In both courses, I was struck by the assumptions I had made about my students’ own familiarity with the cities we were studying. Some of these spatial revelations were simpler—the relative smallness of Paris or the presence of Lake Michigan—but others were more profound. It is one thing to describe the ways in which segregation might define someone’s life and work; it is another to encounter a census page or redlining map that makes evident exactly how real these racial boundaries were. Woven into our conversations, and their assignments, these spatial parameters transformed how students approached the production of ideas, which now appeared in situ. By paying attention to space, they had discovered deeper layers of Black thought and a deeper appreciation for the ways in which it flourished despite the attempts to constrain its production.
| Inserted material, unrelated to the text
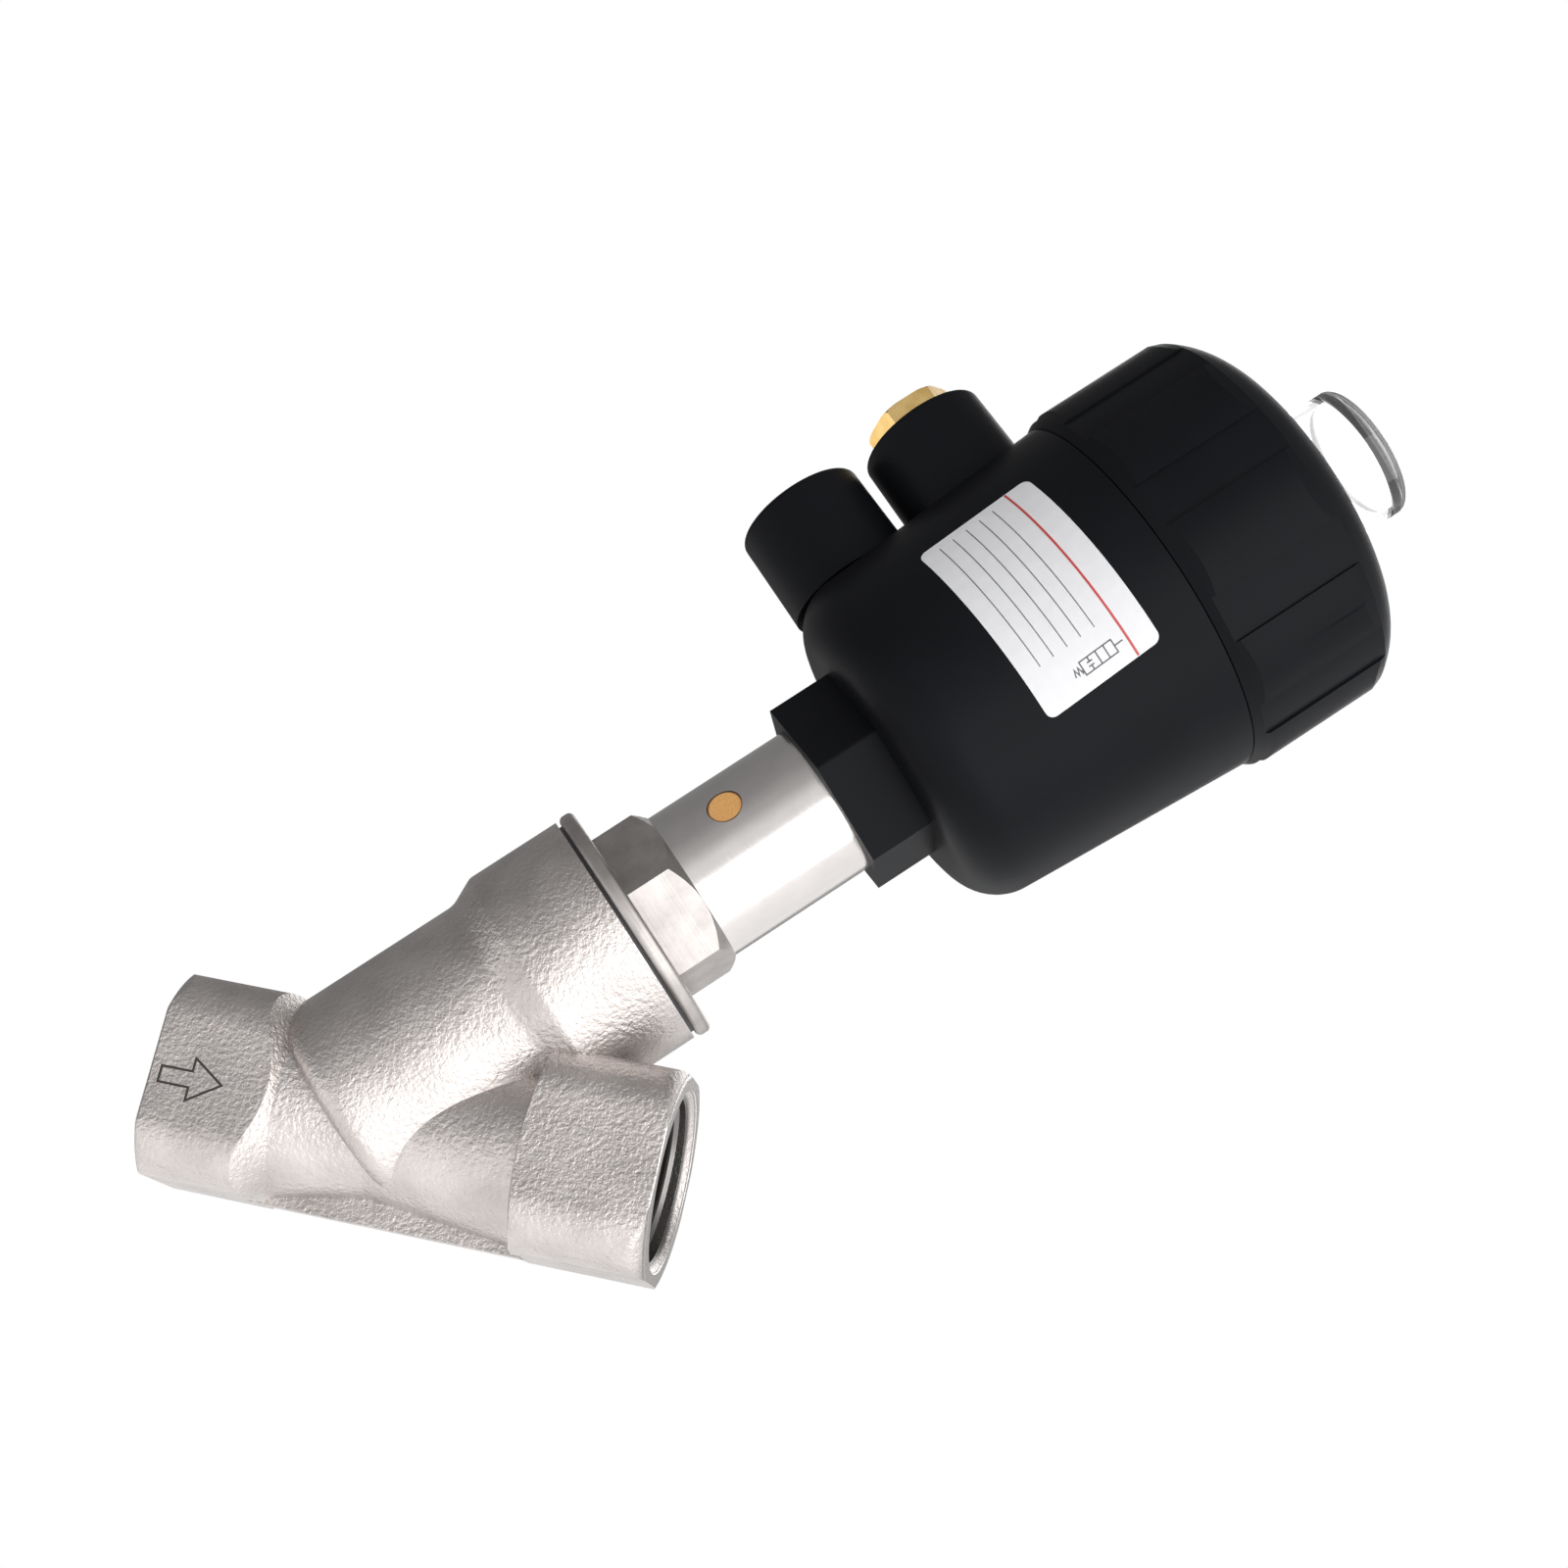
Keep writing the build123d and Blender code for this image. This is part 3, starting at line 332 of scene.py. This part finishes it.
def bump(tree, height, depth, strength=1.0, under=None):
    """A bump of depth mm, over another bump where one is given."""
    node = tree.nodes.new("ShaderNodeBump")
    node.inputs["Strength"].default_value = strength
    node.inputs["Distance"].default_value = depth * MM
    tree.links.new(height, node.inputs["Height"])
    if under is not None:
        tree.links.new(under, node.inputs["Normal"])
    return node.outputs["Normal"]


def turned(tree, place, up, origin=(0, 0, 0)):
    """A place as seen from an origin, turned so that Z runs along up."""
    mapping = tree.nodes.new("ShaderNodeMapping")
    mapping.vector_type = "TEXTURE"
    mapping.inputs["Location"].default_value = origin
    mapping.inputs["Rotation"].default_value = Vector((0, 0, 1)).rotation_difference(up).to_euler()
    tree.links.new(place, mapping.inputs["Vector"])
    return mapping.outputs["Vector"]


def stem_coordinates(tree):
    """Object coordinates turned so that Z runs along the stem axis from the crossing."""
    return turned(tree, coordinates(tree), lean, crossing)


def calculated(tree, operation, first, second):
    """A math node's result; each input is a socket or a number."""
    node = tree.nodes.new("ShaderNodeMath")
    node.operation = operation
    for socket, value in zip(node.inputs, (first, second)):
        if isinstance(value, (int, float)):
            socket.default_value = value
        else:
            tree.links.new(value, socket)
    return node.outputs["Value"]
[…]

This historical perspective again evokes Maud Martha, who likes “a lotus, or China asters or the Japanese iris, or meadow lilies,” but is moved most by the dandelion: “[y]ellow jewels for everyday, studding the patched green dress of her back yard.” As Brooks writes, Maud Martha is moved by “their everydayness,” for “in that latter quality she thought she saw a picture of herself, and it was comforting to find that what was common could also be a flower.” Finding beauty in everyday life in Chicago, Brooks helped to build a Black intellectual tradition in her backyard. Likewise, by looking closely at the spaces in which African Americans lived and worked, we too might see new forms of beauty and brilliance.